BIENTÔT UN TROISIÈME CONSTRUCTEUR ?

Installé à une centaine de mètres de son concurrent Snop, GMD va déménager, profitant de l’extension de la TAC pour se rapprocher de ses partenaires. “Il n’y a aucune différence pratique ou financière entre TFZ et TAC, précise Frédéric Milan. Mais la proximité avec Renault et Electroplast, qui traite certaines de nos pièces, va nous permettre d’optimiser notre logistique.” Une stratégie de rapprochement que tous les sous-traitants ne partagent pas. L’usine de moulage et d’assemblage Savoy Moulage, par exemple, profite uniquement des zones franches, du port et des faibles coûts de main-d’œuvre pour fournir ses clients internationaux. Dont les usines espagnoles et françaises de Renault.

Dans un espace de coworking aux parois vitrées, David Hervé a fait de l’attractivité de la région son commerce. Après deux ans de volontariat international en entreprise pour accompagner l’implantation des industriels de la Fédération française des industries mécaniques (FIM) en Afrique, il a monté sa propre activité, DHC Afrique. Boulevard d’Anfa, dans le centre de Casablanca, il aide des PME et ETI françaises à s’installer sur le continent. D’ailleurs, le jeune homme travaille à l’arrivée d’une entreprise française de plusieurs milliards d’euros de chiffre d’affaires.
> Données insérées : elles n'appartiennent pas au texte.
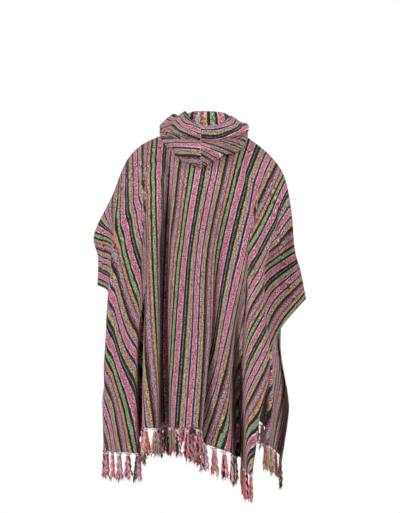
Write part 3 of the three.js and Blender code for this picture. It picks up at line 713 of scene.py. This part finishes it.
def tube(path, radii, sides, turn=0.0):
    """Rings of points round a path, and the quads between them with a cap at each end."""
    path = np.asarray(path, float)
    ahead = unit(np.gradient(path, axis=0))
    helper = np.where(np.abs(ahead[:, 2:3]) > 0.9, [[1.0, 0, 0]], [[0, 0, 1.0]])
    right = unit(np.cross(ahead, helper))
    above = np.cross(right, ahead)
    angles = turn + np.arange(sides) * 2 * math.pi / sides
    ring = (np.cos(angles)[None, :, None] * right[:, None]
            + np.sin(angles)[None, :, None] * above[:, None])
    verts = (path[:, None] + ring * np.asarray(radii, float)[:, None, None]).reshape(-1, 3)
    faces = []
    for i in range(len(path) - 1):
        for k in range(sides):
            n = (k + 1) % sides
            faces.append((i * sides + k, i * sides + n, (i + 1) * sides + n, (i + 1) * sides + k))
    faces.append(tuple(range(sides))[::-1])
    last = (len(path) - 1) * sides
    faces.append(tuple(last + k for k in range(sides)))
    return verts, faces


def joined_mesh(name, pieces, material):
    """One object from (verts, faces, place) pieces in mm, with each place as its UV."""
    verts, faces, places = [], [], []
    count = 0
    for points, polygons, place in pieces:
        verts.append(points)
        faces += [tuple(count + k for k in polygon) for polygon in polygons]
        places.append(np.broadcast_to(place, (len(points), 2)))
        count += len(points)
    mesh = bpy.data.meshes.new(name)
    mesh.from_pydata((np.concatenate(verts) * MM).tolist(), [], faces)
    corners = np.concatenate(places) * MM
    order = np.array([k for polygon in faces for k in polygon])
    mesh.uv_layers.new(name="cloth").data.foreach_set("uv", corners[order].ravel())
    mesh.materials.append(material)
    mesh.shade_smooth()
    return placed(name, mesh)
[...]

Le Maroc est devenu le premier producteur automobile du continent devant l’Afrique du Sud, rappelle David Hervé. Entre 2014 et 2020, l’écosystème câblage a doublé et celui du groupe motopropulseur est passé de 1 400 à 10 000 employés.” Cette position dominante pourrait être confirmée par l’arrivée d’un troisième constructeur automobile. “L’installation d’un nouveau donneur d’ordres développerait encore davantage la supply chain, souligne-t-il. Elle permettrait, par exemple, d’installer la fabrication de tubes métalliques.” La rumeur, qui court depuis quelque temps, évoque le nom de Toyota. Nouvelle preuve, s’il en fallait, que le dynamisme de ce territoire est parti pour durer.